The solar charge controller with its cover off.
MPPT or Maximum Power Point Tracking on the other hand can accept much higher voltage coming in.  My panels are 39 volts but I have them wired in series so coming into the charge controller I actually have 78 volts total.  With that much higher voltage I am able to get by just fine on #4 gauge wire from the panels to the controller.  My battery system is twelve volts so the MPPT controller can convert the excess voltage into additional amperage to let the batteries charge faster.

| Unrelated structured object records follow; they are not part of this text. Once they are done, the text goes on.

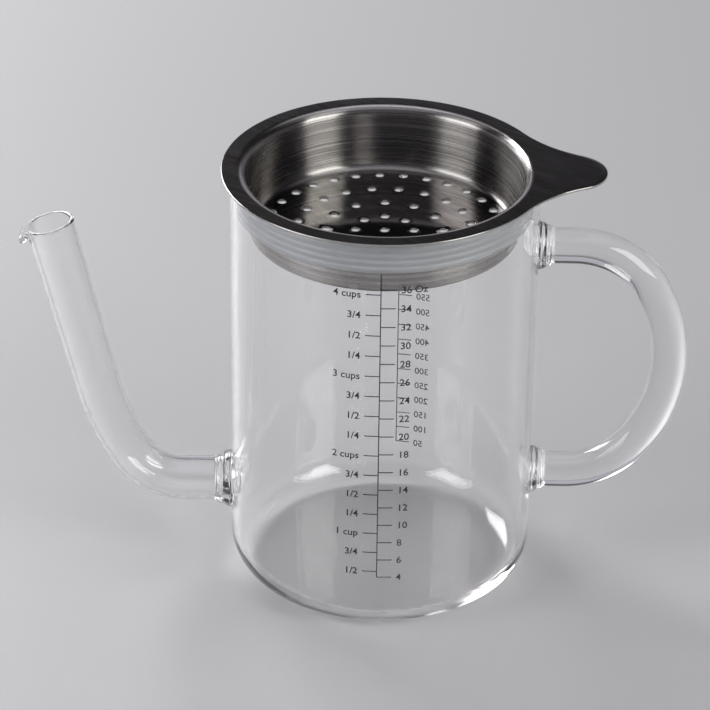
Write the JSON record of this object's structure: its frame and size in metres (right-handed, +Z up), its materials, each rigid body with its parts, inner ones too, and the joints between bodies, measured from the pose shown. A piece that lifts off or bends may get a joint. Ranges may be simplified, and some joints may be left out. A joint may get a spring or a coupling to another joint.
{
  "type": "gravy fat separator",
  "caption": "Glass jug with a low spout and a tube handle, and a lift-out steel strainer in its mouth, for pouring gravy from under its fat.",
  "frame": {"origin": "centre of the jug's flat underside, on the surface that it stands on", "axes": "+Z up along the jug's axis, +X out through the handle and the strainer's tab, the spout towards -X"},
  "size_m": [0.2317, 0.111, 0.1538],
  "materials": {
    "borosilicate_glass": "clear, fire-polished",
    "stainless_steel": "fine satin brushing",
    "silicone": "translucent, satin",
    "ceramic_ink": "screen-printed and fired on, satin"
  },
  "bodies": {
    "jug": {"jug_body": "borosilicate_glass", "spout_tube": "borosilicate_glass", "spout_weld": "borosilicate_glass", "handle_tube": "borosilicate_glass", "handle_upper_weld": "borosilicate_glass", "handle_lower_weld": "borosilicate_glass"},
    "seal": {"seal_ring": "silicone"},
    "strainer": {"strainer": "stainless_steel"}
  },
  "joints": [
    {"name": "strainer_lift", "type": "slide", "parent": "jug", "child": "seal", "axis": [0, 0, 1], "range_m": [0, 0.06]},
    {"name": "strainer_turn", "type": "hinge", "parent": "seal", "child": "strainer", "pos_m": [0, 0, 0.1538], "axis": [0, 0, 1], "continuous": true}
  ]
}
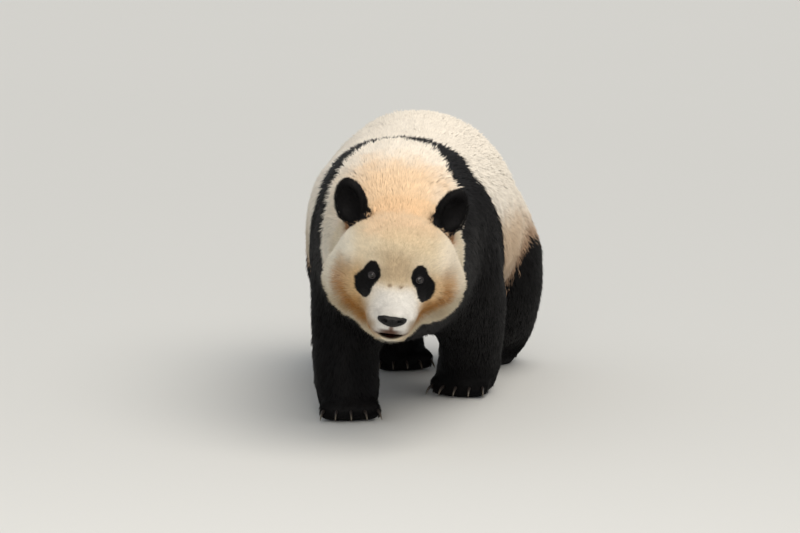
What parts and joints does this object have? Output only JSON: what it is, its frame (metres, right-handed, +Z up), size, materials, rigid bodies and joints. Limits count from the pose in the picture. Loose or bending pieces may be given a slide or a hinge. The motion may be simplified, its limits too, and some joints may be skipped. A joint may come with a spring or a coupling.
{
  "type": "giant panda",
  "caption": "Life-size giant panda as a still museum-style model, walking on all fours with its head held low; it stands on the flat soles of its paws.",
  "frame": {"origin": "centre of the animal's outline on the floor", "axes": "+Z up; the animal faces -Y and its left side is +X"},
  "size_m": [0.6394, 1.531, 0.7062],
  "materials": {
    "cream_fur": "soft matt coat",
    "black_fur": "soft coat with a faint sheen",
    "claw_horn": "satin horn",
    "nose_leather": "moist pebbled leather",
    "eye": "wet gloss",
    "tongue": "moist"
  },
  "bodies": {
    "root": {"trunk": "cream_fur", "shoulders": "black_fur", "neck": "cream_fur", "head": "cream_fur", "jaw": "cream_fur", "tail": "cream_fur", "ear_left": "black_fur", "ear_right": "black_fur", "eye_left": "eye", "eye_right": "eye", "nose": "nose_leather", "tongue": "tongue", "foreleg_right": "black_fur", "forepaw_right": "black_fur", "claw_foreleg_right_1": "claw_horn", "claw_foreleg_right_2": "claw_horn", "claw_foreleg_right_3": "claw_horn", "claw_foreleg_right_4": "claw_horn", "claw_foreleg_right_5": "claw_horn", "foreleg_left": "black_fur", "forepaw_left": "black_fur", "claw_foreleg_left_1": "claw_horn", "claw_foreleg_left_2": "claw_horn", "claw_foreleg_left_3": "claw_horn", "claw_foreleg_left_4": "claw_horn", "claw_foreleg_left_5": "claw_horn", "hind_leg_right": "black_fur", "hind_paw_right": "black_fur", "claw_hind_leg_right_1": "claw_horn", "claw_hind_leg_right_2": "claw_horn", "claw_hind_leg_right_3": "claw_horn", "claw_hind_leg_right_4": "claw_horn", "claw_hind_leg_right_5": "claw_horn", "hind_leg_left": "black_fur", "hind_paw_left": "black_fur", "claw_hind_leg_left_1": "claw_horn", "claw_hind_leg_left_2": "claw_horn", "claw_hind_leg_left_3": "claw_horn", "claw_hind_leg_left_4": "claw_horn", "claw_hind_leg_left_5": "claw_horn"}
  },
  "joints": []
}
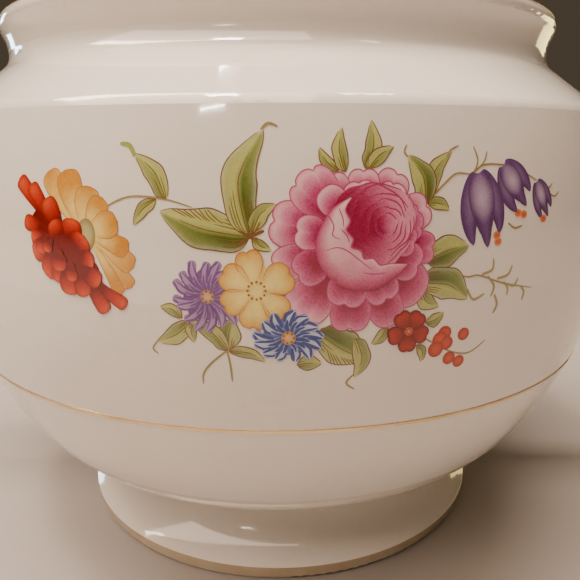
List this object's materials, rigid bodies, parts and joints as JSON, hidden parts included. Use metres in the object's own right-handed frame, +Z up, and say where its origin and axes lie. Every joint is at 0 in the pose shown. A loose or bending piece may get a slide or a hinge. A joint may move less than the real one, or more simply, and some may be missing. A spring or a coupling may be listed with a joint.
{
  "type": "sugar bowl",
  "caption": "Round footed porcelain sugar bowl with a collar neck, two ear handles, a lift-off domed lid with a knob, gilded lines and a printed flower spray.",
  "frame": {"origin": "centre of the foot ring's standing edge, on the surface the bowl stands on", "axes": "+Z up through the lid's knob, +X from one handle to the other, the main flower spray faces -Y"},
  "size_m": [0.1564, 0.111, 0.1117],
  "materials": {
    "porcelain": "gloss",
    "gilding": "gloss"
  },
  "bodies": {
    "bowl_body": {"bowl": "porcelain", "foot_ring": "porcelain", "handle_right": "porcelain", "handle_left": "porcelain", "rim_gold_line": "gilding", "belly_gold_line": "gilding", "foot_gold_band": "gilding", "handle_gold_right": "gilding", "handle_gold_left": "gilding"},
    "lid_body": {"lid": "porcelain", "lid_knob": "porcelain", "lid_gold_line": "gilding", "knob_gold_cap": "gilding"}
  },
  "joints": [
    {"name": "lid_lift", "type": "slide", "parent": "bowl_body", "child": "lid_body", "axis": [0, 0, 1], "range_m": [0, 0.06]}
  ]
}
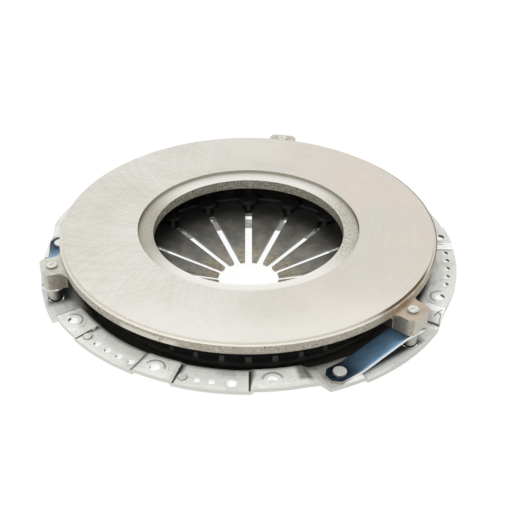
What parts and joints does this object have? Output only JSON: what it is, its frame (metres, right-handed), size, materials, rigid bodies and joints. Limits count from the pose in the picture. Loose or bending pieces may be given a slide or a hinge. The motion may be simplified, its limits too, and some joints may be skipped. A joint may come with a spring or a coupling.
{
  "type": "clutch cover assembly",
  "caption": "Diaphragm-spring clutch pressure plate: ground cast ring with drive lugs, stamped scalloped cover, riveted leaf straps, slit cone spring on wire fulcrum rings.",
  "frame": {"origin": "centre of the bolt circle, in the plane of the bolt pads that seat on the flywheel", "axes": "+Z along the clutch axis towards the flywheel and the plate's ground friction face; a gap between spring fingers lies on +Y, and the first drive lug lies 41.5 degrees clockwise of +X seen from the flywheel"},
  "size_m": [0.415, 0.415, 0.072],
  "materials": {
    "cover_steel": "satin zinc phosphate",
    "plate_iron": "ground face, cast sides",
    "spring_steel": "dark oiled",
    "ring_wire": "oiled",
    "pivot_rivet_steel": "dark oiled",
    "rivet_steel": "satin zinc",
    "strap_steel": "blued spring steel"
  },
  "bodies": {
    "cover": {"cover": "cover_steel", "diaphragm_spring": "spring_steel", "upper_fulcrum_ring": "ring_wire", "lower_fulcrum_ring": "ring_wire", "pivot_rivets": "pivot_rivet_steel", "balance_rivets": "rivet_steel", "right_strap_rivet": "rivet_steel", "rear_strap_rivet": "rivet_steel", "left_strap_rivet": "rivet_steel", "right_strap_top_leaf": "strap_steel", "right_strap_middle_leaf": "strap_steel", "right_strap_bottom_leaf": "strap_steel", "rear_strap_top_leaf": "strap_steel", "rear_strap_middle_leaf": "strap_steel", "rear_strap_bottom_leaf": "strap_steel", "left_strap_top_leaf": "strap_steel", "left_strap_middle_leaf": "strap_steel", "left_strap_bottom_leaf": "strap_steel"},
    "pressure_plate": {"pressure_plate": "plate_iron", "right_lug_rivet": "rivet_steel", "rear_lug_rivet": "rivet_steel", "left_lug_rivet": "rivet_steel"}
  },
  "joints": [
    {"name": "plate_travel", "type": "slide", "parent": "cover", "child": "pressure_plate", "axis": [0, 0, -1], "range_m": [0, 0.006], "stiffness_N_per_m": 30000, "springref_m": -0.01, "deforming": ["diaphragm_spring", "right_strap_top_leaf", "right_strap_middle_leaf", "right_strap_bottom_leaf", "rear_strap_top_leaf", "rear_strap_middle_leaf", "rear_strap_bottom_leaf", "left_strap_top_leaf", "left_strap_middle_leaf", "left_strap_bottom_leaf"]}
  ]
}
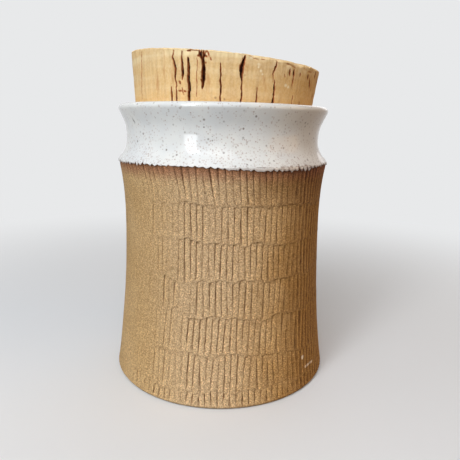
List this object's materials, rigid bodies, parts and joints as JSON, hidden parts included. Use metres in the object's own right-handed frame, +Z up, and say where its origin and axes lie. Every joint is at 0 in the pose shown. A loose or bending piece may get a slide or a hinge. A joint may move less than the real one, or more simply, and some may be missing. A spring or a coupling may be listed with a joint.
{
  "type": "coffee canister",
  "caption": "Waisted stoneware canister with a coved, glazed neck, a flared lip and a tapered natural cork stopper.",
  "frame": {"origin": "centre of the foot, on the surface that the jar stands on", "axes": "+Z up along the jar's axis; +X is the side towards which the cork leans; -Y is the side with the large cracks in the cork"},
  "size_m": [0.124, 0.124, 0.1754],
  "materials": {
    "stoneware": "matte",
    "glaze": "gloss",
    "cork": "matte"
  },
  "bodies": {
    "root": {"jar": "stoneware", "cork": "cork"}
  },
  "joints": []
}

PWM systems tend to not be as technically advanced either.  For instance I bumped up to a larger charge controller not because I needed the solar capacity but the one I got has a built in ethernet port.  I will be able to tie it into my network in the van and log how much solar I am receiving.  I have a small computer that has an adapter card in it with a compass, GPS as well as pitch and yaw.  With that information tied to the solar panel charge data I will know what direction to best face the van, where to park it and how much tilt I have.  I will know the best places to park.  But if I didn’t have the full log data from the charge controller I wouldn’t be able to do this.

I bought one other accessory to make this all handier.  A remote control panel for the charge controller so I can see the status of the panels just by pushing a button.  It is really just a subset of the data coming out of the ethernet port but much easier to get the answer to the “How much solar am I getting right now?” question.